Other risks can also be found which may limit the appeal of synthetic data, as Tan explains. For example, synthetic data sets can still be constructed with real world biases embedded, unless accounted for during the generation process.
“(Also) when synthetic data is used in conjunction with real data, there is a risk that synthetic-to-real associations are made that are at best false, and at worst libelous or construed to mislead the market.”
“(But current) AI governance has played a role in promoting AI through implementing the required levels of regulation to not just minimize legal and ethical risk to organizations but to also build trust in the AI algorithms that they are employing.
“Similarly for synthetic data, a barrier to wider adoption of synthetic data has been trust – in questioning that the data is an accurate representation from which insights can be derived. This therefore represents an opportunity for the regulator to drive and promote adoption of synthetic data through a framework and set of standards.
“In a similar vein to the ethical risks posed by AI usage, the FCA has expressed an interest in potentially taking the responsibility of a synthetic data regulator to address these risks to the consumer and to the market.”
Tan’s colleague at Wipro-owned Capco, managing principle Stephen Brown, was quoted in June suggesting the approach of an FCA-approved standard. This benchmark would allow an organization to take its own data and create its own synthetic datasets for use in its own projects.

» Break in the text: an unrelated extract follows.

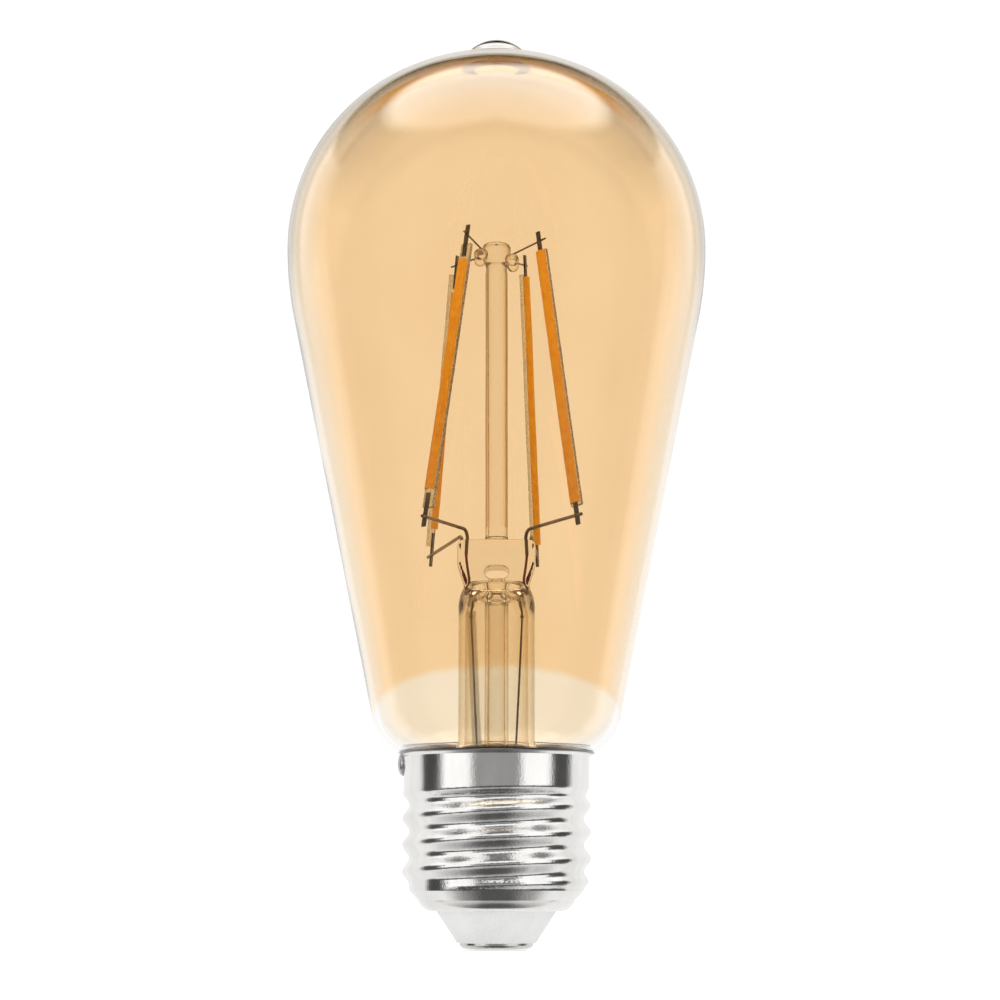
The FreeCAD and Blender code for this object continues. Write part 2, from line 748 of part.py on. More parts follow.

“This achieves the goal of driving greater adoption of the use of synthetic data at scale within an organization,” said Brown. “For the business, there is trust in that the synthetic data is representative; and from a compliance perspective, there is mitigation of risk in that the synthetic data meets a certain set of regulator-defined standards.
“Cross-collaboration with other regulators will also be fundamental to establishing standards for generating synthetic data from an organization’s own data. Without it, widespread adoption would likely fail as the investment to create locale-specific synthetic datasets would represent a high bar of investment.”